# Getting Started
-------

In this notebook we will implement a simple convolutional neural net using Flux.jl to predict digits on the famous MNIST data set.  This is a canonical neural net example, so it's not particularly novel, but it's a welcome presence in any Data Scientists github.

Additionally, we will pair the Julia code examples with a Python Example using Pytorch.  Most notable in this comparison are the similarities.  In almost all languages, the design and execution of neural nets is very similar both because they borrow from eachother things like naming conventions because it helps adoption, and also because Neural Nets have a common structure that can be exploited through generalizable code architecture. We will explore the latter similarities and differences here.

---




Starting off, we will import the necessary packages.  If you don't already have the packages listed in your Julia or Python environments, uncomment the commented code before running.

For this example, we are using the Julia Flux.jl package, which is the most popular package for working with Neural Networks in Julia.  This package is great because of its Zygote dependency which serves as the automatic differentiation engine of the package.  It also has many common neural network layer types, activation functions, and loss types.

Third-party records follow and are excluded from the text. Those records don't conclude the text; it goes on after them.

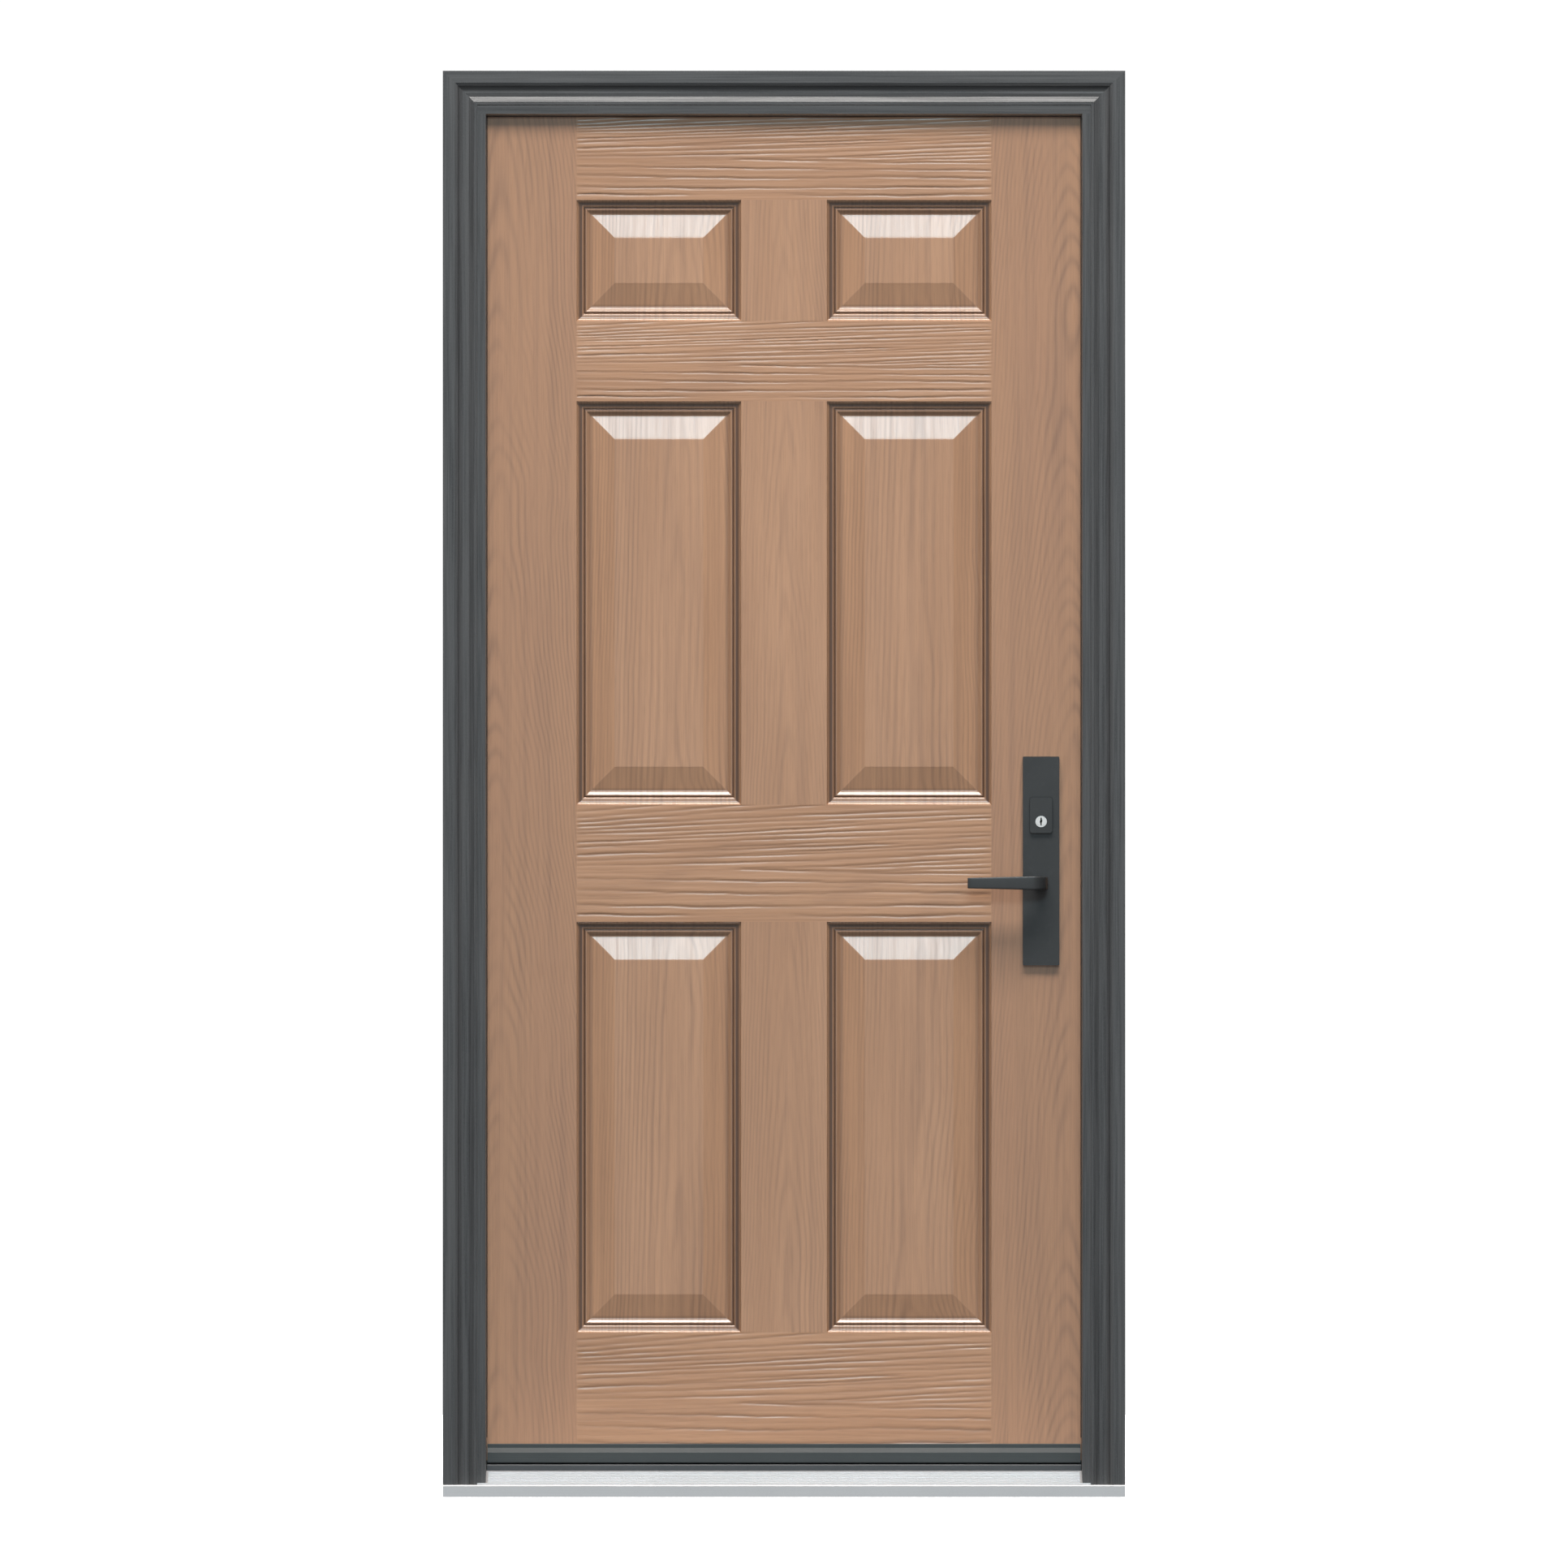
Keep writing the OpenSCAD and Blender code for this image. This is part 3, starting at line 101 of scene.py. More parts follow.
class Graph:
    """A Principled material with short calls for the nodes around it."""

    def __init__(self, name, rough=0.4, metal=0.0, spec=None):
        self.mat = bpy.data.materials.new(name)
        self.mat.use_nodes = True
        self.nodes = self.mat.node_tree.nodes
        self.links = self.mat.node_tree.links
        self.bsdf = self.nodes["Principled BSDF"]
        self.bsdf.inputs["Roughness"].default_value = rough
        self.bsdf.inputs["Metallic"].default_value = metal
        self.bsdf.inputs["IOR"].default_value = 1.5
        if spec is not None:
            self.bsdf.inputs["Specular IOR Level"].default_value = spec
        self.place = self.nodes.new("ShaderNodeTexCoord").outputs["Object"]
        split = self.nodes.new("ShaderNodeSeparateXYZ")
        self.links.new(self.place, split.inputs[0])
        self.x, self.y, self.z = split.outputs

    def put(self, socket, value):
        if isinstance(value, bpy.types.NodeSocket):
            self.links.new(value, socket)
        else:
            socket.default_value = value

    def math(self, op, a, b=0.0, c=0.0, clamp=False):
        n = self.nodes.new("ShaderNodeMath")
        n.operation = op
        n.use_clamp = clamp
        for i, v in enumerate((a, b, c)):
            self.put(n.inputs[i], v)
        return n.outputs[0]

    def add(self, a, b):
        return self.math("ADD", a, b)

    def mul(self, a, b):
        return self.math("MULTIPLY", a, b)

    def vector(self, x, y, z):
        n = self.nodes.new("ShaderNodeCombineXYZ")
        for i, v in enumerate((x, y, z)):
            self.put(n.inputs[i], v)
        return n.outputs[0]

    def noise(self, vector, scale=1.0, detail=2.0, rough=0.5):
        n = self.nodes.new("ShaderNodeTexNoise")
        self.put(n.inputs["Vector"], vector)
        n.inputs["Scale"].default_value = scale
        n.inputs["Detail"].default_value = detail
        n.inputs["Roughness"].default_value = rough
        return n.outputs[0]

    def stretched(self, sx, sy, sz, seed, detail, rough):
        """Noise with its own scale along each axis."""
        shifted = self.math("MULTIPLY_ADD", self.x, sx, seed)
        place = self.vector(shifted, self.mul(self.y, sy), self.mul(self.z, sz))
        return self.noise(place, 1.0, detail, rough)

    def ramp(self, fac, *stops):
        n = self.nodes.new("ShaderNodeValToRGB")
        n.color_ramp.interpolation = "EASE"
        el = n.color_ramp.elements
        while len(el) < len(stops):
            el.new(0.5)
        for e, (at, v) in zip(el, stops):
            e.position = at
            e.color = (v, v, v, 1)
        self.put(n.inputs[0], fac)
        return n.outputs[0]

    def mix(self, fac, a, b):
        n = self.nodes.new("ShaderNodeMix")
        n.data_type = "RGBA"
        self.put(n.inputs[0], fac)
        for socket, v in ((n.inputs[6], a), (n.inputs[7], b)):
            self.put(socket, (*v, 1) if isinstance(v, tuple) else v)
        return n.outputs[2]

    def range(self, fac, lo, hi, a=0.0, b=1.0):
        n = self.nodes.new("ShaderNodeMapRange")
        for i, v in enumerate((fac, lo, hi, a, b)):
            self.put(n.inputs[i], v)
        return n.outputs[0]

    def attribute(self, name):
        n = self.nodes.new("ShaderNodeAttribute")
        n.attribute_name = name
        return n.outputs["Fac"]

    def color(self, value):
        self.put(self.bsdf.inputs["Base Color"], value)
        return self

    def rough(self, value):
        self.put(self.bsdf.inputs["Roughness"], value)
        return self

    def bump(self, height, distance, strength=1.0, socket="Normal"):
        n = self.nodes.new("ShaderNodeBump")
        n.inputs["Strength"].default_value = strength
        n.inputs["Distance"].default_value = distance
        self.put(n.inputs["Height"], height)
        self.links.new(n.outputs[0], self.bsdf.inputs[socket])
        return self

    def coat_bump(self, height, distance, strength):
        return self.bump(height, distance, strength, "Coat Normal")


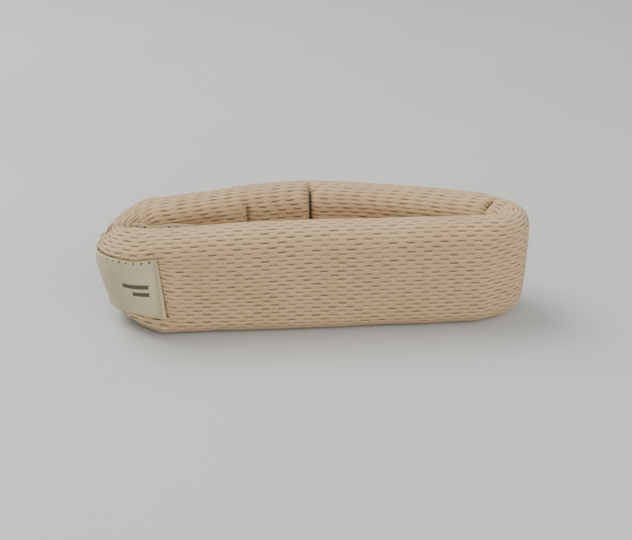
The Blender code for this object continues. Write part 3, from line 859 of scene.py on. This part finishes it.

The Parameters.jl is imported because it contains helpful macros that allow us to create structs in a manner that improves readability, but also that is not possible in base Julia. I will point out the use of Parameters when the time comes and discuss more about its use.

We import the Plots.jl package to handle any plotting we may need.  Plotting in Julia is strange at first because of it's simple sophistication.  Because julia's multiple dispatch, calling plot() on different types in julia can automatically generate plots that are relevant to that type.  I won't cover it much here, but it's very nice. One downside is that Plots.jl does not have all of the customizability of a package like Python's Matplotlib, though for almost all plots you'll like find Plots.jl an improvement.

Next we import CUDA.jl. CUDA is a package that merged together multiple separate Cuda related packages into one (CuArrays,CUDAapi, etc).  CUDA contains all the necessary functionality to transform Julia arrays and structs into GPU compatible arrays. The beauty of multiple dispatch is that once we declare our arrays to be of a Cuda compatible type, then our code executes naturally on the GPU without additional functions or code.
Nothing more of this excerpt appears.